In winding down such a creative chasm of a project, Halsey grants listeners Lucky and the title track as insights into the life of a star. Whether she’s evoking Y2K chic or singer-songwriter whimsy, she redesigns herself and decides to “put myself together like some little Frankenstein,” signaling to listeners that her story certainly does not end here. She is reinventing herself and her stardom but will continue to impersonate the star power of Halsey, a great and innovative impersonator.
Kendrick Lamar’s GNX
Generational giant Kendrick Lamar has always moved musical mountains with groundbreaking releases and GNX is no exception. With a year of Drake disses and hard-hitters under his belt, GNX culminates his rap prowess and industry-related uncertainties.

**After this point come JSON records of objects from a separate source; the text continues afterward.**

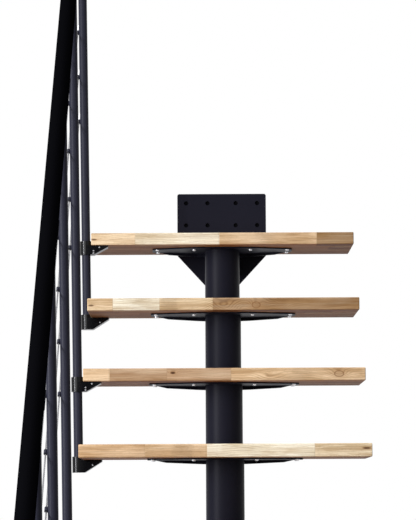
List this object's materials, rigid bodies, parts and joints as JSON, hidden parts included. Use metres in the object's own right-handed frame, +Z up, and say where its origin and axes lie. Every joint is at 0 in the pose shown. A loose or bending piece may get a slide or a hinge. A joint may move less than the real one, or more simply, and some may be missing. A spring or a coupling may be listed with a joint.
{
  "type": "straight central-spine staircase",
  "caption": "Straight open-riser stair: wooden treads on a bolted central steel spine of stacked modules, wall plate at the top, one-sided wire railing.",
  "frame": {"origin": "centre of the floor flange's underside, on the axis of the lowest spine tube", "axes": "+Z up, the flight climbs towards +Y, +X is the side without a railing"},
  "size_m": [0.8142, 2.625, 3.8487],
  "materials": {
    "tread_wood": "stave-glued light hardwood, satin lacquer",
    "spine_steel": "near-black fine-texture powder coat",
    "post_steel": "near-black satin powder coat",
    "clamp_plastic": "glossy black moulded plastic",
    "rail_black": "matte black coating on a round tube",
    "wire": "stranded stainless wire rope"
  },
  "bodies": {
    "root": {"tread_01": "tread_wood", "tread_02": "tread_wood", "tread_03": "tread_wood", "tread_04": "tread_wood", "tread_05": "tread_wood", "tread_06": "tread_wood", "tread_07": "tread_wood", "tread_08": "tread_wood", "tread_09": "tread_wood", "tread_10": "tread_wood", "tread_11": "tread_wood", "tread_12": "tread_wood", "spine_module_01": "spine_steel", "spine_module_02": "spine_steel", "spine_module_03": "spine_steel", "spine_module_04": "spine_steel", "spine_module_05": "spine_steel", "spine_module_06": "spine_steel", "spine_module_07": "spine_steel", "spine_module_08": "spine_steel", "spine_module_09": "spine_steel", "spine_module_10": "spine_steel", "spine_module_11": "spine_steel", "spine_module_12": "spine_steel", "floor_flange": "spine_steel", "wall_plate": "spine_steel", "post_1": "post_steel", "post_2": "post_steel", "post_3": "post_steel", "post_4": "post_steel", "post_5": "post_steel", "post_6": "post_steel", "post_clamps_1": "clamp_plastic", "post_clamps_2": "clamp_plastic", "post_clamps_3": "clamp_plastic", "post_clamps_4": "clamp_plastic", "post_clamps_5": "clamp_plastic", "post_clamps_6": "clamp_plastic", "handrail": "rail_black", "rail_caps": "clamp_plastic", "rail_saddles": "post_steel", "wire_ropes": "wire", "wire_stops": "wire"}
  },
  "joints": []
}
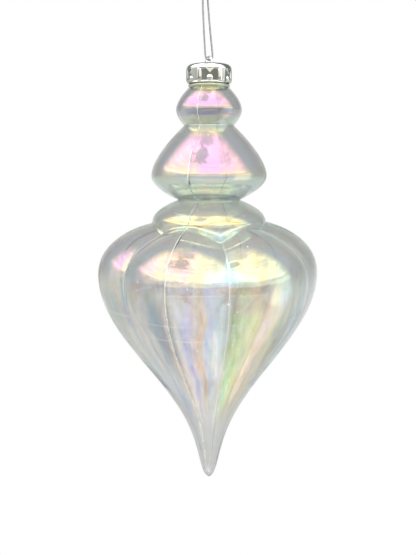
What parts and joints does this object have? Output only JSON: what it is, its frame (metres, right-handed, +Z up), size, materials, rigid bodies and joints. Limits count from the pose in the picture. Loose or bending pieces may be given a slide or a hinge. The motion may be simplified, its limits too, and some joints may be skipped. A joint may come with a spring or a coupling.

Wacced out murals is the perfectly eccentric opener, with the first of several introductions on this album from mariachi singer, Deyra Barrera. This track introduces a collage of distrust and contempt towards Lamar’s contemporaries. Not only is he critical of rap superficiality but he affirms that “I never lost who I am for a rap image,” and truly cares for his craft.
This contempt translates into the techno-rap banger, squabble up. Lamar sharply asserts his artistic status and doesn’t let any of his foes – or even his friends – come for him. With its g-funk groove, it certainly has potential on a DJ’s club mix.
When Lamar isn’t being cleverly ruthless in his deliveries, he offers heartfelt and soulful symphonies and observations. luther is a mystical moment on this record where Lamar and longtime collaborator, SZA, gloriously craft an R&B love letter. Sampling legendary soul singer Luther Vandross and including a sweet array of strings, the duo croon about loving empowerment and reassurance to their lovers that “Better days comin’ for sure.”
Lamar switches back to scornful songwriting with man at the garden, a philosophical exploration of his sacrifices and hard work to get to his place in the music industry. Even when he is scrutinized by his foes and contemporaries, he hits with lyrical nerve on how “It’s innate to mind my business” and even “Pray for those who pray against me.” Rather than being a display of egoism, the track signifies self-affirmation and the strive for gratitude.
Still, in his humanistic fashion, Lamar shows his continuing distrust and disdain. hey now and tv off adapt the Not Like Us flow masterfully with a bling-era throwback and hardcore funk thrown in the mix. With his “therapeutic flow,” he grinds against adversity and declares “I’m way too important to let you slide on me.” With such monstrous momentum, Lamar triumphantly reunites with DJ Mustard on tv off with one of the sickest switch-ups and beat changes.
In-tuned with his lyricism, reincarnated deeply reflects Lamar’s passions and fame while also reflecting the lives of Black musicians such as John Lee Hooker and Billie Holliday. He sees himself in these tragic musicians, trying to escape vice and keep to his religion but struggling to keep on the right path. In heart pt. 6, he continues to trace the trajectory of his current self and inspire younger generations with “healthy conversation” and a “heart-to-heart.”
Gloria fulfills this thematically rich project, tying together love, fame, and vice. Joined again by SZA, Lamar concludes this 12-track venture on uplift and empowerment as a rap artist and, most importantly, as a person in society. He beholds his musical glory while recognizing the endless struggle that can come with it. With such conscious observations and insanely infectious production, Kendrick Lamar signifies everlasting promise in hip-hop and a paradigm of musical ingenuity.